At Trinity Church in the City of Boston, there is the stained glass window, Faith, by Burlison & Grylls of London, installed in 1877-1878. It was given in memory of Charles Hook Appleton and Isabella Mason by their teenaged daughters Julia and Marian Alice, known as The Appleton Sisters.  The two sisters were extremely close. They lived together on Beacon Street and purchased adjoining property in Lenox, MA. 
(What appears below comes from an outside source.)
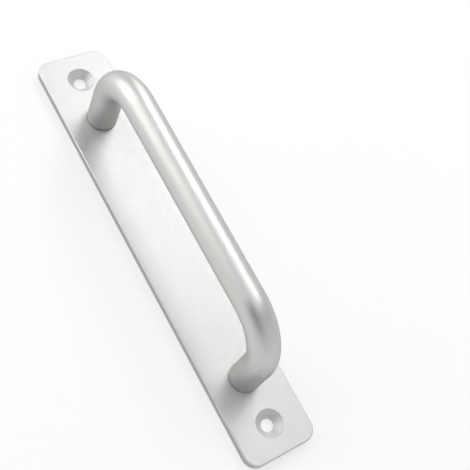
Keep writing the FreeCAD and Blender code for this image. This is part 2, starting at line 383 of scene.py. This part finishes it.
def screw_rings():
    """Rings of one countersunk screw from its socket, over the head and down the thread to the tip."""
    cone_end = HEAD_RIM + HEAD_RADIUS - THREAD_RADIUS
    tip_start = SCREW_LENGTH - TIP_CHAMFER
    rings = [
        screw_ring(hexagon, SOCKET_DEPTH - SOCKET_CONE),
        screw_ring(hexagon, SOCKET_EDGE_DEPTH),
        screw_ring(SOCKET_FLAT * SOCKET_EDGE_SPREAD, 0.0),
        screw_ring(HEAD_RADIUS - HEAD_EDGE_WIDTH, 0.0),
        screw_ring(HEAD_RADIUS, HEAD_EDGE_DEPTH),
        screw_ring(HEAD_RADIUS, HEAD_RIM),
        screw_ring(THREAD_RADIUS, cone_end),
    ]
    step = THREAD_PITCH / THREAD_STEPS
    for i in range(1, int((tip_start - cone_end) / step)):
        # The thread runs out under the head over its first turn
        fade = min(1.0, i / THREAD_STEPS)
        height = cone_end + i * step
        rings.append(screw_ring(thread_reach(height, fade), height))
    rings.append(screw_ring(THREAD_RADIUS - THREAD_DEPTH, tip_start))
    rings.append(screw_ring(THREAD_RADIUS - TIP_CHAMFER, SCREW_LENGTH))
    return rings


def make_screw(name, x, material):
    """One M4 countersunk screw with a hexagon socket and a real thread, in place of a plain CAD one."""
    work = bmesh.new()
    rows = [[work.verts.new(point) for point in ring] for ring in screw_rings()]
    for low, high in zip(rows, rows[1:]):
        for i in range(SCREW_SIDES):
            j = (i + 1) % SCREW_SIDES
            work.faces.new((low[i], low[j], high[j], high[i]))
    for row, height in ((rows[0], SOCKET_DEPTH), (rows[-1], SCREW_LENGTH)):
        middle = work.verts.new((0, 0, height))
        for i in range(SCREW_SIDES):
            work.faces.new((row[i], row[(i + 1) % SCREW_SIDES], middle))
    bmesh.ops.recalc_face_normals(work, faces=work.faces)
    bmesh.ops.translate(work, verts=work.verts, vec=(x, 0, SCREWS_LOW.z))
    mesh = bpy.data.meshes.new(name)
    work.to_mesh(mesh)
    work.free()
    mesh.shade_smooth()
    mesh.set_sharp_from_angle(angle=math.radians(38))
    add_piece(name, mesh, material, "grip_screws")


def make_foam_pad(material):
    """A strip of foam cut from a roll with a knife, so its edges waver a little and are softly pressed."""
    length, width = PAD_HIGH.x - PAD_LOW.x, PAD_HIGH.y - PAD_LOW.y
    work = bmesh.new()
    bmesh.ops.create_grid(work, x_segments=PAD_CELLS[0], y_segments=PAD_CELLS[1], size=0.5)
    for vert in work.verts:
        x, y = vert.co.x * length, vert.co.y * width
        waver = CUT_WAVER * (0.5 + 0.5 * noise.noise(Vector((x, y, 0)) / CUT_WAVE))
        # Only the outermost points lie on the cut, half a unit from the middle
        x -= math.copysign(waver, x) * (abs(vert.co.x) > 0.499)
        y -= math.copysign(waver, y) * (abs(vert.co.y) > 0.499)
        vert.co = Vector((x, y, PAD_HIGH.z))
    mesh = bpy.data.meshes.new("foam_pad")
    work.to_mesh(mesh)
    work.free()
    mesh.shade_smooth()
    pad = add_piece("foam_pad", mesh, material, "adhesive_pad")
    body = pad.modifiers.new("thickness", "SOLIDIFY")
    body.thickness = PAD_HIGH.z - PAD_LOW.z
    body.offset = -1.0
    edge = pad.modifiers.new("soft_edge", "BEVEL")
    edge.width = SOFT_EDGE
    edge.segments = 2
    edge.limit_method = "ANGLE"
    edge.angle_limit = math.radians(40)
    edge.harden_normals = True


def add_lamp(name, elevation, azimuth, width, height, power):
    """Add one softbox that points at the handle. Angles are in degrees, azimuth from +X towards +Y."""
    data = bpy.data.lights.new(name, "AREA")
    data.shape = "RECTANGLE"
    data.size = width
    data.size_y = height
    data.energy = power
    lamp = bpy.data.objects.new(name, data)
    bpy.context.scene.collection.objects.link(lamp)
    up, round_z = math.radians(elevation), math.radians(azimuth)
    away = Vector((math.cos(up) * math.cos(round_z), math.cos(up) * math.sin(round_z), math.sin(up)))
    lamp.location = away * LAMP_DISTANCE
    lamp.rotation_mode = "QUATERNION"
    lamp.rotation_quaternion = away.to_track_quat("Z", "Y")


def add_floor():
    """A plain floor that keeps the handle's shadow.

    Its own colour is grey. A glow that only the camera and reflections see brings it up to white.
    """
    bpy.ops.mesh.primitive_plane_add(size=FLOOR_SIZE, location=(0, 0, -FLOOR_GAP))
    floor = bpy.context.object
    floor.name = "floor"
    material, tree = new_material("white_floor")
    lit = add_node(tree, "ShaderNodeBsdfDiffuse", {"Color": linear("#989898")})
    path = add_node(tree, "ShaderNodeLightPath").outputs
    seen = path["Is Camera Ray"]
    for ray in ("Is Glossy Ray", "Is Transmission Ray"):
        either = add_node(tree, "ShaderNodeMath", links={0: seen, 1: path[ray]}, operation="MAXIMUM")
        seen = either.outputs[0]
    place = add_node(tree, "ShaderNodeTexCoord").outputs["Object"]
    distance = add_node(tree, "ShaderNodeVectorMath", links={0: place}, operation="LENGTH").outputs["Value"]
    level = add_node(tree, "ShaderNodeMapRange",
                     {"From Min": GLOW_NEAR, "From Max": GLOW_FAR, "To Min": FLOOR_GLOW, "To Max": FAR_GLOW},
                     {"Value": distance},
                     interpolation_type="SMOOTHSTEP").outputs["Result"]
    strength = add_node(tree, "ShaderNodeMath", links={0: seen, 1: level}, operation="MULTIPLY")
    glow = add_node(tree, "ShaderNodeEmission", links={"Strength": strength.outputs[0]})
    both = add_node(tree, "ShaderNodeAddShader", links={0: lit.outputs["BSDF"], 1: glow.outputs["Emission"]})
    add_node(tree, "ShaderNodeOutputMaterial", links={"Surface": both.outputs["Shader"]})
    floor.data.materials.append(material)


def add_camera():
    """Place the camera at the photograph's viewing angle."""
    data = bpy.data.cameras.new("camera")
    data.sensor_width = SENSOR
    data.lens = CAMERA_LENS
    data.clip_start = CAMERA_CLIP
    camera = bpy.data.objects.new("camera", data)
    bpy.context.scene.collection.objects.link(camera)
    camera.location = CAMERA_PLACE
    camera.rotation_mode = "QUATERNION"
    level = (CAMERA_AIM - CAMERA_PLACE).to_track_quat("-Z", "Y")
    camera.rotation_quaternion = level @ Quaternion((0, 0, 1), math.radians(CAMERA_ROLL))
    bpy.context.scene.camera = camera


def add_world():
    """White studio walls all round, which fade out upwards into a dark ceiling."""
    world = bpy.data.worlds.new("studio")
    world.use_nodes = True
    tree = world.node_tree
    tree.nodes.clear()
    direction = add_node(tree, "ShaderNodeTexCoord").outputs["Generated"]
    height = add_node(tree, "ShaderNodeSeparateXYZ", links={"Vector": direction}).outputs["Z"]
    walls = add_node(tree, "ShaderNodeMapRange",
                     {"From Min": WALL_TOP, "From Max": CEILING, "To Min": WALL_LIGHT, "To Max": 0.0},
                     {"Value": height},
                     interpolation_type="SMOOTHSTEP")
    sky = add_node(tree, "ShaderNodeBackground",
                   {"Color": linear("#FFFFFF")},
                   {"Strength": walls.outputs["Result"]})
    add_node(tree, "ShaderNodeOutputWorld", links={"Surface": sky.outputs["Background"]})
    bpy.context.scene.world = world


add_camera()
add_world()
add_floor()

# Elevation, azimuth, width, height and power of each softbox
add_lamp("key_softbox", 50, 124, 0.45, 0.45, 3.1)
add_lamp("upper_key_softbox", 60, 108, 0.45, 0.45, 1.9)
add_lamp("low_key_softbox", 30, 140, 0.45, 0.45, 1.9)
add_lamp("side_softbox", 34, -142, 1.1, 1.1, 9.4)
add_lamp("end_softbox", 42, -5, 1.2, 0.6, 1.45)
add_lamp("fill_softbox", 42, 45, 1.2, 0.6, 1.25)
add_lamp("top_softbox", 90, 0, 0.8, 0.8, 2.6)

dress("grip", anodised_bar())
dress("back_plate", anodised_plate())
steel = zinc_plated_steel()
make_screw("grip_screw_left", -FOOT_X, steel)
make_screw("grip_screw_right", FOOT_X, steel)
make_foam_pad(foam_tape())

bpy.context.scene.view_settings.view_transform = "Standard"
Julia and Marian Alice Appleton

Julia and Marian Alice Appleton

Eventually, the oldest daughter Julia would meet and marry noted architect Charles McKim, a colleague and friend of the artist John La Farge.  Sister Alice would marry George Von Lengerke Meyer. As did many families of their social circle the McKims traveled extensively and often throughout Europe. In Venice they visited the galleries and in that city one of Julia’s favorite paintings was Titian’s Presentation of the Virgin, 1534-1538.

In 1887, Julia would unexpectedly die during childbirth. The grieving McKim, along with sister Alice, would commission John La Farge to create a window in Julia’s memory.  La Farge would select as focus a small portion of Titian’s large canvas. The window would be designed and completed within five months.

The window depicts a young girl climbing steps and symbolizes Julia’s climb toward heaven.  Below this image and considered separate from the story is the image of an angel playing a musical instrument. It is a spectacular window at any time of day but especially when the sun is shining just right through the opalescent and painted glass. For this series of images, that perfect time was approximately 1pm on a sunny day.

La Farge’s early sketch can be found at the Boston Museum of Fine Arts, and the actual window is located on the south wall of Trinity Church located in Boston’s Copley Square.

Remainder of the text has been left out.